Nyobo (a court lady) (女房)

Nyobo was a female servant who did domestic matters for people in the Imperial court or a distinguished person in aristocratic circles from the Heian period to around the Edo period. The name of nyobo was derived from the chamber which was assigned to them in the Imperial court or the residence of the court noble that they attended. They were high-ranking servants who took care of solely domestic chores of their master. Sometimes nyobo played roles as a wet nurse, a private tutor for an infant or a girl master, or a clandestine secretary for a boy master. If her master was male, she often became his concubine; on the other hand, if her master was female, she had relationships with men who visited her master. On the whole, she retired from her service when she got married. Among the nyobo working in the Imperial palace, a court lady who served the Emperor was called 'Ue no nyobo,' and she was distinguished from the nyobo privately serving the Empress (or her family) in kokyu (Empress's residence).

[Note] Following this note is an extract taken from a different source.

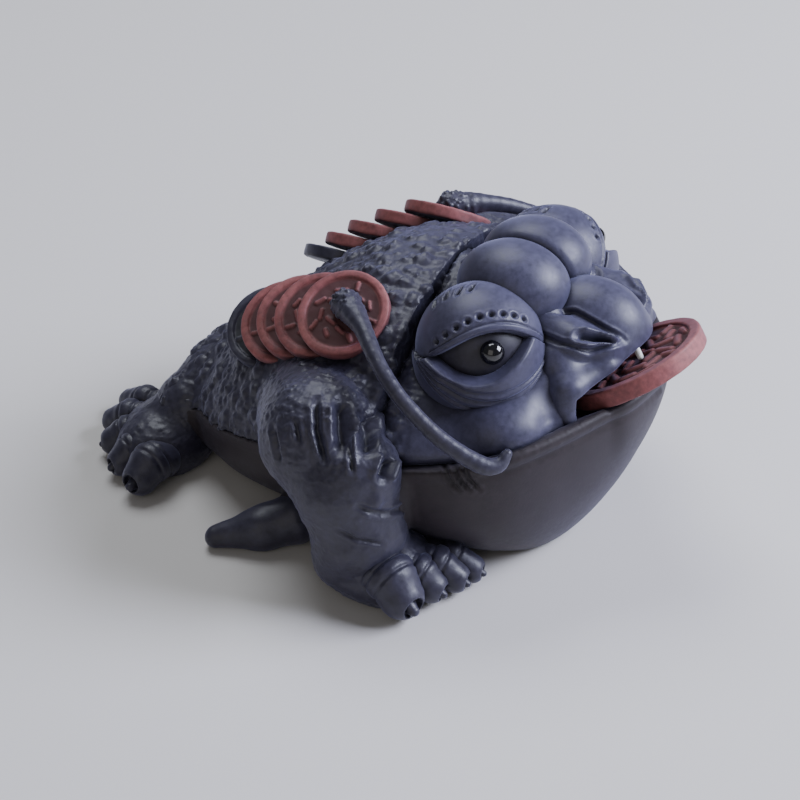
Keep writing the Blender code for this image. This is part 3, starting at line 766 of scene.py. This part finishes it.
def coin(name, node, size, rim, centre, normal, top_is, relief, step, material, side=1):
    """A pressed coin: a raised rim round a sunk field that carries worn strokes in relief."""
    radius, thick = size
    low = (-radius - 1, -radius - 1, -thick)
    p = grid(low, (radius + 1, radius + 1, thick), step)
    across = np.sqrt(p[0] ** 2 + p[1] ** 2) + 0 * p[2]
    disc = smooth_max(across - radius, np.abs(p[2]) - thick / 2, 0.5)
    well = smooth_max(across - (radius - rim * 1.9), thick / 2 - rim * 0.5 - p[2], 0.3)
    points, quads = surface(smooth_max(disc, -well, 0.35), low, step)
    across = np.hypot(points[:, 0], points[:, 1])
    inside = (points[:, 2] > thick / 2 - rim) * np.clip((radius - rim * 1.95 - across) / 0.5, 0, 1)
    marks = relief(points)
    points = points + (inside * marks * rim * 0.5)[:, None] * (0, 0, 1)
    points = worked(points, quads, 0.04 * ripple(points, 1.2, 3))
    # painted shade over the sunk field, with less of it on the raised strokes
    sunk = inside * (1 - 0.75 * np.clip(1.6 * marks, 0, 1))
    z = Vector(normal).normalized()
    x = (Vector(top_is) - z * z.dot(Vector(top_is))).normalized()
    turn = np.array(Matrix((x, z.cross(x), z)))
    piece(name, points @ turn + centre, quads, node, material, side, sunk)


def coins():
    """The loose coin in the mouth, and a string of overlapping coins down each side of the back."""
    relief = strokes(34, COIN_RADIUS - 2, 5)
    size = (COIN_RADIUS, COIN_THICK)
    place = (COIN_CENTRE, COIN_UP, (1, 0, 0))
    coin("mouth_coin_relief", "mouth_coin", size, 1.15, *place, relief, 0.16, RED_CLAY)
    size = (STRING_COIN_RADIUS, STRING_COIN_THICK)
    for name, side in SIDES:
        for k in range(1, COINS_PER_STRING + 2):
            last = k > COINS_PER_STRING
            node = f"string_end_{name}" if last else f"string_coin_{name}_{k}"
            place = (node_centre(node) * (side, 1, 1), STRING_NORMAL, (0, 1, 0))
            relief = strokes(18, 6.4, 10 + k)
            material = BODY_CLAY if last else RED_CLAY
            coin(f"{node}_relief", node, size, 0.8, *place, relief, 0.2, material, side)


# ---- Cords ---------------------------------------------------------------------------------
CORD_STEP = 0.25
CORD_LOW, CORD_HIGH = (-42, -42, 26), (-17, 4, 54)
CORD_POINTS = 29


def smooth_path(points, count):
    """Points along a spline that passes through the given ones."""
    points = [np.array(p, float) for p in points]
    made = []
    for s in np.linspace(0, len(points) - 1, count):
        i = min(int(s), len(points) - 2)
        t = s - i
        a, b = points[i], points[i + 1]
        before = points[i - 1] if i else 2 * a - b
        after = points[i + 2] if i < len(points) - 2 else 2 * b - a
        square, cube = 2 * before - 5 * a + 4 * b - after, 3 * a - before - 3 * b + after
        made.append(0.5 * (2 * a + (b - before) * t + square * t**2 + cube * t**3))
    return made


def cords():
    p = grid(CORD_LOW, CORD_HIGH, CORD_STEP)
    last = len(CORD) - 1
    radii = np.interp(np.linspace(0, last, CORD_POINTS), range(last + 1), CORD_RADII)
    points, quads = surface(limb(p, smooth_path(CORD, CORD_POINTS), radii, 0.15), CORD_LOW, CORD_STEP)
    knob = np.exp(-((np.linalg.norm(points - CORD[0], axis=1) / 4.2) ** 4))
    height = 0.05 * ripple(points, 2.5, 6) + knob * (0.7 * pebbles(points, 1.2, 3) - 0.3)
    both_sides("cord_coil", worked(points, quads, height), quads, "cord", BODY_CLAY)


# ---- Limbs ---------------------------------------------------------------------------------
FORELEG_LOW, FORELEG_HIGH, FORELEG_STEP = (-51, -29, -0.6), (-14, 16, 42), 0.33
ELBOW, ELBOW_RADII = (-41.2, -13.4, 26.5), (7.6, 8.0, 7.4)
HIND_LOW, HIND_HIGH, HIND_STEP = (-26, 18, -0.6), (12, 52, 27), 0.4
FLANK_LOW, FLANK_HIGH, FLANK_STEP = (-47, -4, -0.6), (-26, 22, 12), 0.3
FOOT_STEP, TOE_STEP = 0.3, 0.2
# a limb's clay stands this far outside the form that the body blends with
OVERLAY = 0.08


def foreleg():
    p = grid(FORELEG_LOW, FORELEG_HIGH, FORELEG_STEP)
    field = limb(p, FORELEG, FORELEG_RADII, 2) - OVERLAY
    field = smooth_min(field, ellipsoid(p, ELBOW, ELBOW_RADII), 1.0)
    field = smooth_max(field, -p[2], 1.0)
    points, quads = surface(field, FORELEG_LOW, FORELEG_STEP)
    points = worked(points, quads, arm_marks(points, quads))
    both_sides("foreleg_clay", points, quads, "foreleg", BODY_CLAY)


def foot(centre, radii, leg_points, leg_radii):
    """Vertices and quads of a foot that runs up a little way into its leg."""
    low = np.array(centre) - np.array(radii) - 4
    low[2] = -0.6
    p = grid(low, np.array(centre) + np.array(radii) + 4, FOOT_STEP)
    leg = limb(p, leg_points, leg_radii, 2) + 0.3
    field = smooth_min(ellipsoid(p, centre, radii), leg, 3)
    field = np.maximum(field, ellipsoid(p, centre, np.array(radii) + 2.5))
    field = smooth_max(field, -p[2], 1.0)
    points, quads = surface(field, low, FOOT_STEP)
    height = 0.16 * ripple(points, 1.6, 6) + 0.12 * pebbles(points, 1.0, 3)
    return worked(points, quads, height), quads


def toe(root, tip, radius):
    """Vertices and quads of a knuckled toe whose tip is hollowed round a small claw."""
    root, tip = np.array(root, float), np.array(tip, float)
    length = np.linalg.norm(tip - root)
    ahead = (tip - root) / length
    low = np.minimum(root, tip) - radius - 2
    low[2] = -0.6
    p = grid(low, np.maximum(root, tip) + radius + 2, TOE_STEP)
    knuckle = root * 0.5 + tip * 0.5 + (0, 0, 0.35 * radius)
    field = limb(p, (root, knuckle, tip), (radius * 0.95, radius, radius * 0.88), 0.8)
    cup = tip + ahead * radius * 0.72 + (0, 0, 0.12 * radius)
    field = smooth_max(field, -ellipsoid(p, cup, [radius * 0.46] * 3), 0.35)
    claw = (tip + ahead * radius * 0.10, tip + ahead * radius * 0.74 - np.array((0, 0, 0.02 * radius)))
    field = smooth_min(field, limb(p, claw, (radius * 0.42, radius * 0.22)), 0.25)
    field = smooth_max(field, -p[2], 0.8)
    points, quads = surface(field, low, TOE_STEP)
    height = 0.07 * ripple(points, 1.2, 6)
    for share in (0.22, 0.62):
        height = height - 0.30 * bell((points - root) @ ahead - share * length, 0.38)
    return worked(points, quads, height), quads


def forefeet():
    shape = foot(FOREFOOT, FOREFOOT_RADII, FORELEG, FORELEG_RADII)
    both_sides("forefoot_clay", *shape, "forefoot", BODY_CLAY)
    for k, (root, tip, radius) in enumerate(FORE_TOES, 1):
        points, quads = toe(root, tip, radius)
        for name, side in SIDES:
            node = f"forefoot_toe_{name}_{k}"
            piece(f"{node}_clay", points, quads, node, BODY_CLAY, side)


def hind_foot():
    shape = foot(HIND_FOOT, HIND_FOOT_RADII, HIND_LEG, HIND_LEG_RADII)
    piece("hind_foot_clay", *shape, "hind_foot", BODY_CLAY)
    for k, (root, tip, radius) in enumerate(HIND_TOES, 1):
        piece(f"hind_foot_toe_{k}_clay", *toe(root, tip, radius), f"hind_foot_toe_{k}", BODY_CLAY)


def hind_leg():
    p = grid(HIND_LOW, HIND_HIGH, HIND_STEP)
    field = smooth_max(limb(p, HIND_LEG, HIND_LEG_RADII, 2) - OVERLAY, -p[2], 1.0)
    points, quads = surface(field, HIND_LOW, HIND_STEP)
    height = 0.25 * pebbles(points, 1.6, 3) + 0.1 * ripple(points, 2, 4)
    piece("hind_leg_clay", worked(points, quads, height), quads, "hind_leg", BODY_CLAY)


def flank_toes():
    p = grid(FLANK_LOW, FLANK_HIGH, FLANK_STEP)
    field = smooth_max(limb(p, FLANK_TOE, FLANK_TOE_RADII, 2) - OVERLAY, -p[2], 0.8)
    points, quads = surface(field, FLANK_LOW, FLANK_STEP)
    points = worked(points, quads, 0.1 * ripple(points, 2, 4))
    both_sides("flank_toe_clay", points, quads, "flank_toe", BODY_CLAY)


jaw_field, back_field = body_fields()
jaw_bowl(jaw_field)
warty_back(back_field)
face()
muzzle()
brow_knobs()
eyes()
tooth_and_tongue()
coins()
cords()
foreleg()
forefeet()
hind_foot()
hind_leg()
flank_toes()

# ---- Stage ---------------------------------------------------------------------------------
AZIMUTH, ELEVATION, DISTANCE = math.radians(-63.5), math.radians(32.5), 0.38
LENS, SENSOR = 85.5, 36
CAMERA_AIM = Vector((0, -0.0003, 0.0146))
LIGHT_AIM = Vector((0, 0, 0.02))
scene = bpy.context.scene


def pale_floor():
    bpy.ops.mesh.primitive_plane_add(size=6)
    floor = bpy.context.active_object
    floor.name = "floor"
    pale = bpy.data.materials.new("pale_floor")
    pale.use_nodes = True
    shader = pale.node_tree.nodes["Principled BSDF"]
    shader.inputs["Base Color"].default_value = (0.62, 0.60, 0.57, 1)
    shader.inputs["Roughness"].default_value = 0.8
    floor.data.materials.append(pale)


def softbox(name, place, size, power, colour):
    light = bpy.data.objects.new(name, bpy.data.lights.new(name, "AREA"))
    light.data.shape = "RECTANGLE"
    light.data.size, light.data.size_y = size
    light.data.energy = power
    light.data.color = colour
    light.location = place
    light.rotation_mode = "QUATERNION"
    light.rotation_quaternion = (Vector(place) - LIGHT_AIM).to_track_quat("Z", "Y")
    scene.collection.objects.link(light)


def room_light():
    world = bpy.data.worlds.new("room")
    world.use_nodes = True
    world.node_tree.nodes["Background"].inputs[0].default_value = (0.55, 0.56, 0.60, 1)
    world.node_tree.nodes["Background"].inputs[1].default_value = 0.22
    scene.world = world


def view_camera():
    level = math.cos(ELEVATION)
    away = Vector((math.sin(AZIMUTH) * level, -math.cos(AZIMUTH) * level, math.sin(ELEVATION)))
    camera = bpy.data.objects.new("camera", bpy.data.cameras.new("camera"))
    camera.data.sensor_width = SENSOR
    camera.data.lens = LENS
    camera.data.clip_start = 0.01
    camera.location = CAMERA_AIM + away * DISTANCE
    camera.rotation_mode = "QUATERNION"
    camera.rotation_quaternion = away.to_track_quat("Z", "Y")
    scene.collection.objects.link(camera)
    scene.camera = camera


pale_floor()
softbox("window", (0.30, -0.62, 0.50), (0.5, 0.4), 17, (0.76, 0.80, 1.0))
softbox("top", (0.30, 0.30, 0.8), (0.5, 0.5), 5, (0.88, 0.92, 1.0))
softbox("fill", (-0.9, -0.1, 0.5), (0.8, 0.8), 1.6, (1.0, 0.96, 0.92))
room_light()
view_camera()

In the society after the mid-Heian period, girls from the middle-ranking families such as Zuryo (the head of the provincial governors) often entered the service, therefore they were intelligent. They had a big influence on the Kokufu Bunka (Japan's original national culture) such as usage of the hiragana syllabary. There were many nyobo who were good at waka poetry and Japanese literature, so the literary works that were created from the Heian period to the Kamakura period by the authors belonging to this class are specifically called nyobo bungaku (literature by nyobo).

Diversion of the word

In modern Japan, the word nyobo mentioned above is used as another name for a wife. Moreover, it sometimes indicates a partner in business. For example, a catcher (toward a pitcher) in baseball games, and so on.

According to the dialect in the Unpaku (Izumo, Hoki) provinces, a woman is called 'nyoba,' which seems to have the same origin.